The Democrat pushback reflects deeper unease. Patel’s role in Trump’s first term, including his Crossfire Hurricane exposé, marks him as a partisan warrior in their eyes—a threat to the FBI’s independence. For a nurse in Illinois, where Durbin hails, this opposition might echo fears of a politicized agency turning on citizens rather than serving them.
Our Take
Kash Patel’s near-certain confirmation as FBI director under Trump’s banner heralds a seismic shift—one that could either revitalize or destabilize the bureau. His pledge to halve major crimes taps into real public angst—rapes, overdoses, and homicides plague communities, and his GOP backers see a reformer poised to cut through red tape. His past, from exposing Crossfire Hurricane to prosecuting under Obama, suggests a tenacity that could realign the FBI with law-and-order roots. If he delivers, trust might indeed return.

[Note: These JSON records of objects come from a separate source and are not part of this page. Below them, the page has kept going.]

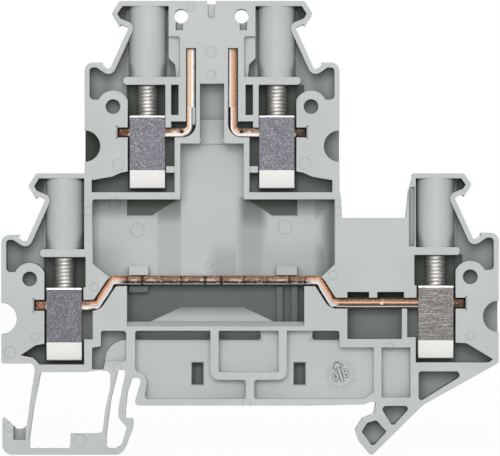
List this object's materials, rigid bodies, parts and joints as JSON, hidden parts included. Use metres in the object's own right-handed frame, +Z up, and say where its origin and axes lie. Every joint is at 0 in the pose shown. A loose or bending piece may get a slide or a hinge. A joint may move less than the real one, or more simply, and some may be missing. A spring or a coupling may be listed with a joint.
{
  "type": "double level terminal block",
  "caption": "Slim grey rail terminal block with two levels of screw clamps, seen from its open side, on a 35 mm rail foot.",
  "frame": {"origin": "on the rail's top face, at the middle of the 35 mm rail and of the block's width", "axes": "+Z up from the rail, +X along the block towards the fixed hook, -Y out of the open side"},
  "size_m": [0.0699, 0.0052, 0.0637],
  "materials": {
    "light_grey_polyamide": "fine satin",
    "tinned_copper": "copper edges with a worn tin layer",
    "zinc_plated_steel": "dull speckled plating",
    "bright_plated_steel": "bright plating"
  },
  "bodies": {
    "block": {"housing": "light_grey_polyamide", "upper_left_bar": "tinned_copper", "upper_right_bar": "tinned_copper", "lower_bar": "tinned_copper"},
    "upper_left_screw": {"upper_left_screw": "bright_plated_steel"},
    "upper_left_sleeve": {"upper_left_sleeve": "zinc_plated_steel"},
    "upper_right_screw": {"upper_right_screw": "bright_plated_steel"},
    "upper_right_sleeve": {"upper_right_sleeve": "zinc_plated_steel"},
    "lower_left_screw": {"lower_left_screw": "bright_plated_steel"},
    "lower_left_sleeve": {"lower_left_sleeve": "zinc_plated_steel"},
    "lower_right_screw": {"lower_right_screw": "bright_plated_steel"},
    "lower_right_sleeve": {"lower_right_sleeve": "zinc_plated_steel"}
  },
  "joints": [
    {"name": "upper_left_screw_turn", "type": "hinge", "parent": "block", "child": "upper_left_screw", "pos_m": [-0.0145, 0, 0.0408], "axis": [0, 0, -1], "range_deg": [0, 2880]},
    {"name": "upper_left_sleeve_lift", "type": "slide", "parent": "block", "child": "upper_left_sleeve", "axis": [0, 0, 1], "range_m": [0, 0.004]},
    {"name": "upper_right_screw_turn", "type": "hinge", "parent": "block", "child": "upper_right_screw", "pos_m": [0.0037, 0, 0.0408], "axis": [0, 0, -1], "range_deg": [0, 2880]},
    {"name": "upper_right_sleeve_lift", "type": "slide", "parent": "block", "child": "upper_right_sleeve", "axis": [0, 0, 1], "range_m": [0, 0.004]},
    {"name": "lower_left_screw_turn", "type": "hinge", "parent": "block", "child": "lower_left_screw", "pos_m": [-0.0262, 0, 0.0166], "axis": [0, 0, -1], "range_deg": [0, 2880]},
    {"name": "lower_left_sleeve_lift", "type": "slide", "parent": "block", "child": "lower_left_sleeve", "axis": [0, 0, 1], "range_m": [0, 0.004]},
    {"name": "lower_right_screw_turn", "type": "hinge", "parent": "block", "child": "lower_right_screw", "pos_m": [0.02605, 0, 0.0169], "axis": [0, 0, -1], "range_deg": [0, 2880]},
    {"name": "lower_right_sleeve_lift", "type": "slide", "parent": "block", "child": "lower_right_sleeve", "axis": [0, 0, 1], "range_m": [0, 0.004]}
  ],
  "couplings": [
    {"joint": "upper_left_screw_turn", "follows": "upper_left_sleeve_lift", "rad_per_m": 12566},
    {"joint": "upper_right_screw_turn", "follows": "upper_right_sleeve_lift", "rad_per_m": 12566},
    {"joint": "lower_left_screw_turn", "follows": "lower_left_sleeve_lift", "rad_per_m": 12566},
    {"joint": "lower_right_screw_turn", "follows": "lower_right_sleeve_lift", "rad_per_m": 12566}
  ]
}
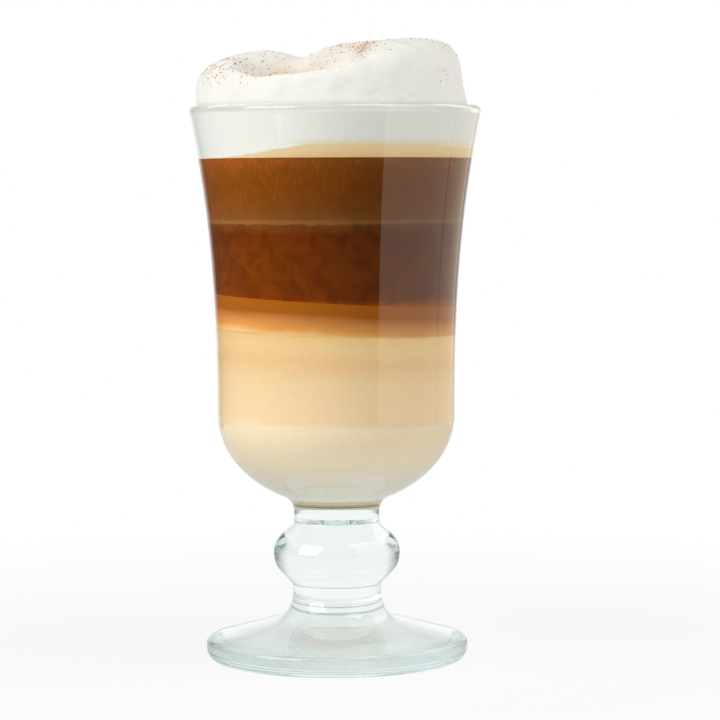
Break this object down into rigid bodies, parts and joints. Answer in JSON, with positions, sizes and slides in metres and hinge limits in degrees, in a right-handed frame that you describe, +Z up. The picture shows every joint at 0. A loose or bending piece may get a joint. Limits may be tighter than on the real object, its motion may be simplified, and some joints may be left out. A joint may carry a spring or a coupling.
{
  "type": "layered cappuccino in a footed glass",
  "caption": "Tall coffee glass on a foot with a knop, filled with layers of milk, latte, espresso and coffee under a head of milk foam that stands over the lip.",
  "frame": {"origin": "middle of the foot, on the surface that it stands on", "axes": "+Z up along the glass's axis, -Y towards the drinker, +X to the drinker's right"},
  "size_m": [0.0776, 0.0776, 0.1652],
  "materials": {
    "clear_glass": "smooth clear glass with a faint green-blue tint",
    "white_milk": "opaque warm white milk, wet against the glass",
    "latte_cream": "opaque creamy beige, wet against the glass",
    "milky_amber": "amber where coffee and milk meet",
    "dark_espresso": "very dark brown, almost opaque",
    "brown_coffee": "dark brown coffee",
    "tan_crema": "fine tan froth",
    "white_foam": "dense white milk foam with tiny bubbles"
  },
  "bodies": {
    "root": {"glass": "clear_glass", "milk": "white_milk", "latte": "latte_cream", "milky_coffee": "milky_amber", "espresso": "dark_espresso", "coffee": "brown_coffee", "crema": "tan_crema", "milk_foam": "white_foam"}
  },
  "joints": []
}
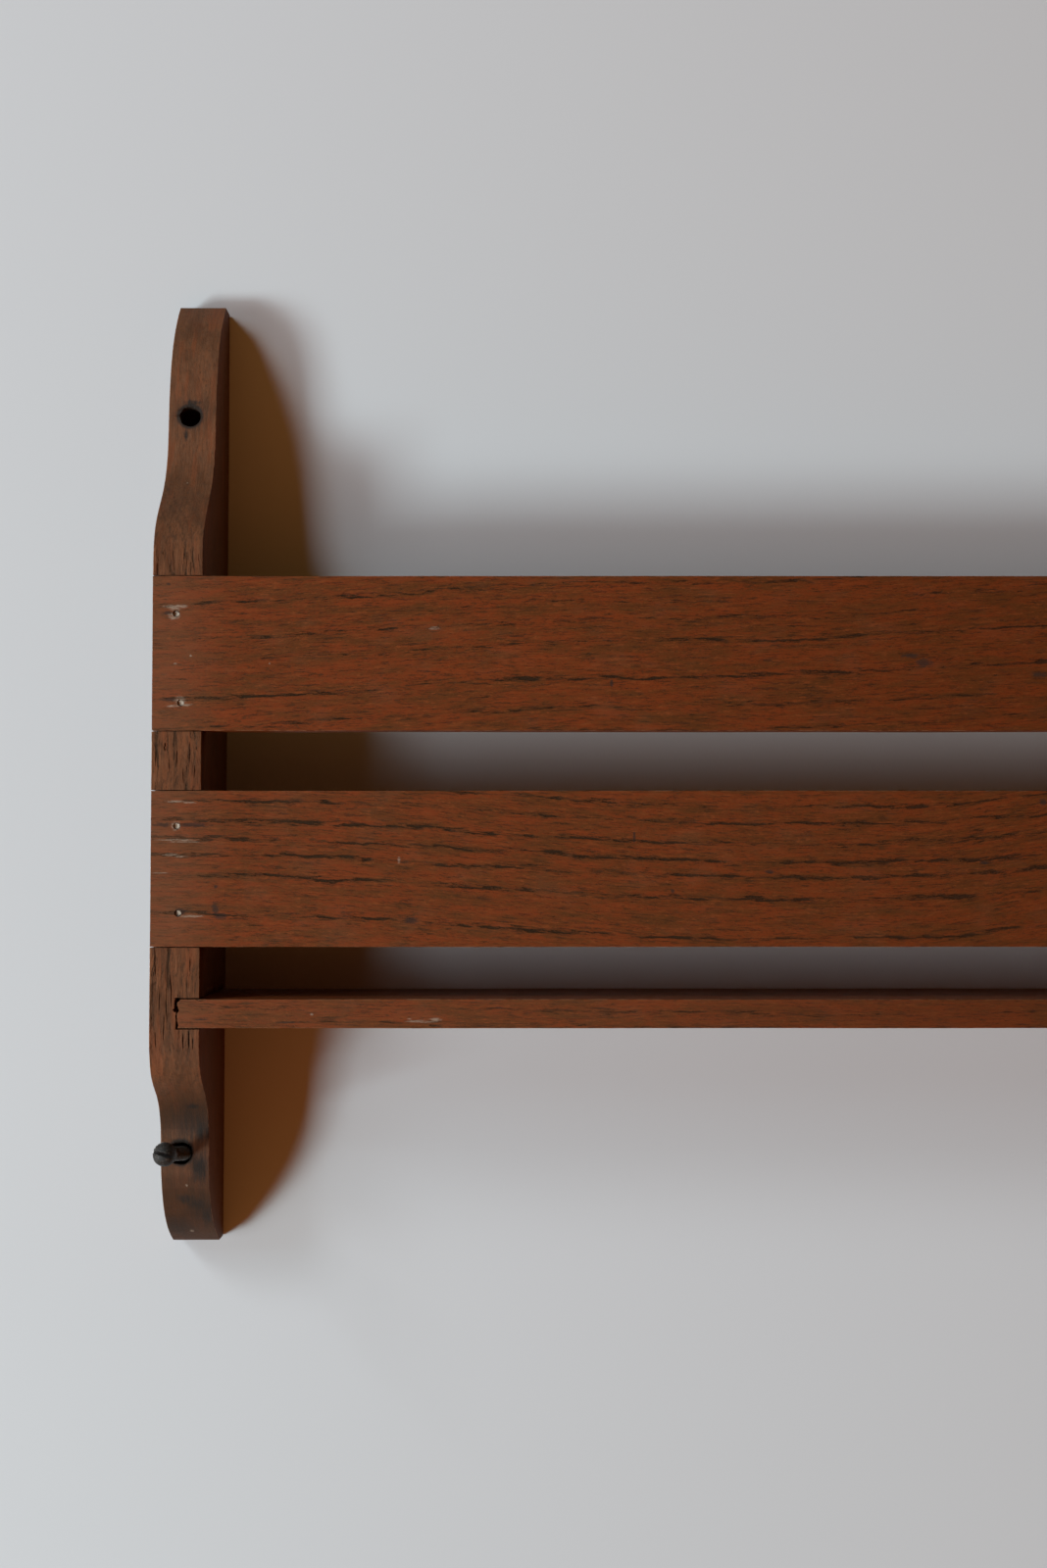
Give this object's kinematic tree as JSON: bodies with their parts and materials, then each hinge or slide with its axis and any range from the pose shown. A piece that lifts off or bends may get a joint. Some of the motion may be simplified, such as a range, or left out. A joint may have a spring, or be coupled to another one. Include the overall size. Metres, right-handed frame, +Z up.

Yet, the risks loom large. Democrats’ charge of dishonesty isn’t baseless—Patel’s Trump ties raise legitimate doubts about impartiality, and his crime-cutting vow feels more aspirational than actionable without broader policy shifts. The Senate’s party-line split mirrors a nation divided; his 10-year term could entrench a Trumpian stamp on justice, for better or worse. Patel might steer the FBI back to basics, but if he bends it to political will, the cost to its credibility could outweigh any gains—a tightrope he’ll walk from day one.